Below are some records. How many of their lines contain the string "model"? Give the number only.

-- BEGIN --

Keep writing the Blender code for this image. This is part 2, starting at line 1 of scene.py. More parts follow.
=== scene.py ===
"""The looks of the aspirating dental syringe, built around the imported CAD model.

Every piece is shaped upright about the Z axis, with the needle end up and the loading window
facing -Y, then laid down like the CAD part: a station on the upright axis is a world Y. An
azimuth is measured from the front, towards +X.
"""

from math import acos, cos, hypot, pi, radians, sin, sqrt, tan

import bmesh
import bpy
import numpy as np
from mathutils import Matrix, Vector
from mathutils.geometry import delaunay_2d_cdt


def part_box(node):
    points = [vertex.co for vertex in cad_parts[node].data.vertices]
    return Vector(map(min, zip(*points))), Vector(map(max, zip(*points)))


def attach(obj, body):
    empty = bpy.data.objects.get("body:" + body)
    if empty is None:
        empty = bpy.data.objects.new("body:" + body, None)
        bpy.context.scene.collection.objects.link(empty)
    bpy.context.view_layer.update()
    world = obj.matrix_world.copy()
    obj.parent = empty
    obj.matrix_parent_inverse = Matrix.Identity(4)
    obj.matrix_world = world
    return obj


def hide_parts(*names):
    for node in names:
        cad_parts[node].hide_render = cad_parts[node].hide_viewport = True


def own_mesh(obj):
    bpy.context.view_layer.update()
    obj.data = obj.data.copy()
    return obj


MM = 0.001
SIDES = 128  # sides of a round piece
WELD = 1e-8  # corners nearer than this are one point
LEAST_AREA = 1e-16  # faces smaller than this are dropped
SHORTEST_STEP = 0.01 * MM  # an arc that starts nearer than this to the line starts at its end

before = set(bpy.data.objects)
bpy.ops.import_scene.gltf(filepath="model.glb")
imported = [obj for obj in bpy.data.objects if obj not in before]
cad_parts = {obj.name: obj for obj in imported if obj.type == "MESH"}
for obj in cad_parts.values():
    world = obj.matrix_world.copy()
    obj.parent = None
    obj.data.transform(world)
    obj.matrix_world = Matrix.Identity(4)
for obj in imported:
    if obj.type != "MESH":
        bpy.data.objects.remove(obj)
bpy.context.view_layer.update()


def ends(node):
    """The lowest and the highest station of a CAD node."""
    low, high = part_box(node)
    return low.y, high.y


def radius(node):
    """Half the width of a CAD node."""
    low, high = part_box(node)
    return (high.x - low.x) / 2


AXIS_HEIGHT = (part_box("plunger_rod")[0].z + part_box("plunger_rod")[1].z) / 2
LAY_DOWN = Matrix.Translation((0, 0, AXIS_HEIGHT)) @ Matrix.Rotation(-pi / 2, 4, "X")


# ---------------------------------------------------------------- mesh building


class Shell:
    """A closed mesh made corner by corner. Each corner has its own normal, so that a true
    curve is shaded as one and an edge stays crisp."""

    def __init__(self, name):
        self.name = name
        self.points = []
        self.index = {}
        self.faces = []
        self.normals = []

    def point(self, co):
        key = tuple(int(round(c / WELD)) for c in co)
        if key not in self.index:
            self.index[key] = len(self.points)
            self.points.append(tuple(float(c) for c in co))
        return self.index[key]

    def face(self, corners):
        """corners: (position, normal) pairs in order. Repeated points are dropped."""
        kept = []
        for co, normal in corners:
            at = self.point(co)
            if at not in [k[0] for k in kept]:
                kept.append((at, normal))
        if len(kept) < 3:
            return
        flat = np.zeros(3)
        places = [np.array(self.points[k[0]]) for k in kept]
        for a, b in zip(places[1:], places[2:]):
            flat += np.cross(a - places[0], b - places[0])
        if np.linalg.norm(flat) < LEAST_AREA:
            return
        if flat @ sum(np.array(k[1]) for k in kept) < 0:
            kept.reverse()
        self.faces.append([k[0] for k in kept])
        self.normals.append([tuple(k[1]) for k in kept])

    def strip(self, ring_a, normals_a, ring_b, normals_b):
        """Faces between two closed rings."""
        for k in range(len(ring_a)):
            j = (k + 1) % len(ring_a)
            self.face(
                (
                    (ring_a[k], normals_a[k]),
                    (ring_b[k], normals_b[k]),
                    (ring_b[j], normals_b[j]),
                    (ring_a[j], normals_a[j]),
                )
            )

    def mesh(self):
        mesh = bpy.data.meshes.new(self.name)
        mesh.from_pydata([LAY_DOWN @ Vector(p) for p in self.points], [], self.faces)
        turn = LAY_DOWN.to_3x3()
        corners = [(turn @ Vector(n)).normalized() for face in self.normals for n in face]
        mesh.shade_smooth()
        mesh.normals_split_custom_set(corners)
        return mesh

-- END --
-- BEGIN --

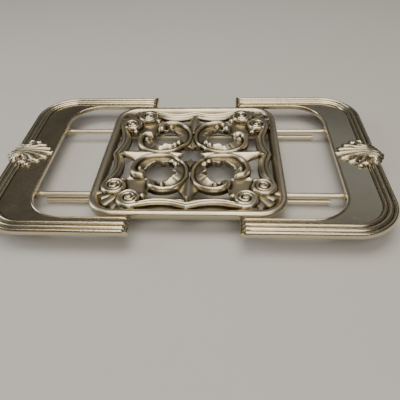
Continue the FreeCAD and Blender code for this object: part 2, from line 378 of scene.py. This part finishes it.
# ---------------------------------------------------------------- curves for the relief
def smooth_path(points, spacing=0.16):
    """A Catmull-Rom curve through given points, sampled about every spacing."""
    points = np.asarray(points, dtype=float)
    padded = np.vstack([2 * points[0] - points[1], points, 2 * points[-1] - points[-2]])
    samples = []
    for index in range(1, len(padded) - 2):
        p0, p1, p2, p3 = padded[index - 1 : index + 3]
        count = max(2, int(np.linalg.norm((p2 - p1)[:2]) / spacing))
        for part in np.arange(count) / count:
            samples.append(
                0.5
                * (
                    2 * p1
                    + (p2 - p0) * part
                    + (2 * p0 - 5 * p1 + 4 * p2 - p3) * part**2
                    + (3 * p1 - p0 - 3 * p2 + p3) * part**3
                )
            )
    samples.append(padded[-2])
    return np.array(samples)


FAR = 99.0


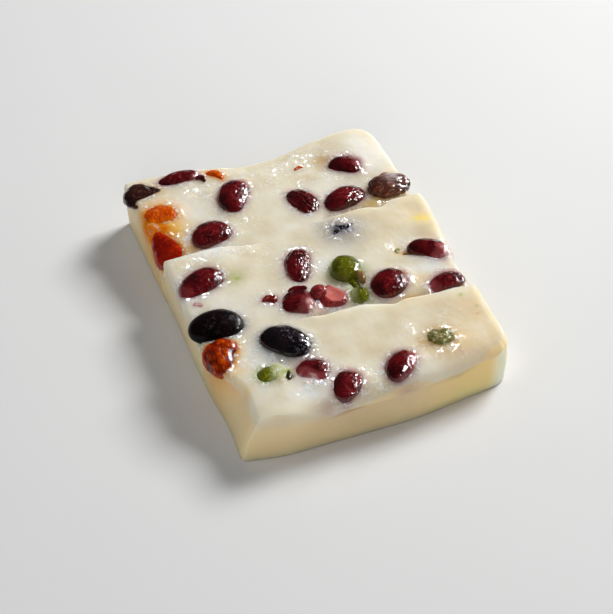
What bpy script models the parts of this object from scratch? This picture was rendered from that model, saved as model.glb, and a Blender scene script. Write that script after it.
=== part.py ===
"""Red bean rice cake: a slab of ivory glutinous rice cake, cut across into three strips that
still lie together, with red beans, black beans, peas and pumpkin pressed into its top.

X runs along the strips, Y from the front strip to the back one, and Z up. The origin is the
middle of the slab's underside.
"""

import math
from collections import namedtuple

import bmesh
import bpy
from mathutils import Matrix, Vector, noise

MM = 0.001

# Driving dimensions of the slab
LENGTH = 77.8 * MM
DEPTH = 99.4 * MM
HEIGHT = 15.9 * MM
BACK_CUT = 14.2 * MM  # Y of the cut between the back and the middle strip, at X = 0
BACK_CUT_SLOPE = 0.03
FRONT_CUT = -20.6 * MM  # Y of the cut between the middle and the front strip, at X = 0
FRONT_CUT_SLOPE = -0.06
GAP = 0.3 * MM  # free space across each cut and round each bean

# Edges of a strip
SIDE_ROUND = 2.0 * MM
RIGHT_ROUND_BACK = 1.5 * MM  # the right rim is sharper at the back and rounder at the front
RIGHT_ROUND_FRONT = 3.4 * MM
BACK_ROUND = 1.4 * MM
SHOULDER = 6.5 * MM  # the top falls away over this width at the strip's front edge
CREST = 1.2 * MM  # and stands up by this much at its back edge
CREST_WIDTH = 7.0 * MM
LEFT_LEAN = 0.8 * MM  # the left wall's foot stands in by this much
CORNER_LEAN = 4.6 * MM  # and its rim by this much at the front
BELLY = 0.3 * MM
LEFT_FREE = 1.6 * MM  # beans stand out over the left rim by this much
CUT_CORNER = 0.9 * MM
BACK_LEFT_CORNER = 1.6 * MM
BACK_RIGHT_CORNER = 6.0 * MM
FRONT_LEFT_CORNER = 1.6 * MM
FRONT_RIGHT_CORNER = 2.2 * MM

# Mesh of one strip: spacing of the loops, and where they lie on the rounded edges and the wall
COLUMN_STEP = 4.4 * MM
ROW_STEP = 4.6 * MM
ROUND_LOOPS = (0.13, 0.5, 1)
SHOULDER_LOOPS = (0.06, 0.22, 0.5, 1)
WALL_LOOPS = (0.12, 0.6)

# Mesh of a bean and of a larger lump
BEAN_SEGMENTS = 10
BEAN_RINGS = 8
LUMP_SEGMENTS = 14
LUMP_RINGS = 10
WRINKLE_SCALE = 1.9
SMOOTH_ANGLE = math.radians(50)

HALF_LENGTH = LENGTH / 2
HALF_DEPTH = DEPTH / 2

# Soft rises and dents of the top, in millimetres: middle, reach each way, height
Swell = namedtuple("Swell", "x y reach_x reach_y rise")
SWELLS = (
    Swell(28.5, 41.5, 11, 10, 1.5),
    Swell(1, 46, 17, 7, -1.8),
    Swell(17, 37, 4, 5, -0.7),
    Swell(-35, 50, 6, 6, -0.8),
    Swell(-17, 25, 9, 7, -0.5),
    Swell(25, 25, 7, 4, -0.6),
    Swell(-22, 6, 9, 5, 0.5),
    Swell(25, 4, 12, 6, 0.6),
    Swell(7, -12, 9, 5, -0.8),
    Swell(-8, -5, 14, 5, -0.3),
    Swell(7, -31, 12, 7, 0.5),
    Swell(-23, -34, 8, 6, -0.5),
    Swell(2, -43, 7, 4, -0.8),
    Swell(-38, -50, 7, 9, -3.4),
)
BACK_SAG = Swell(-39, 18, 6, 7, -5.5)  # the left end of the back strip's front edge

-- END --

# Task result
3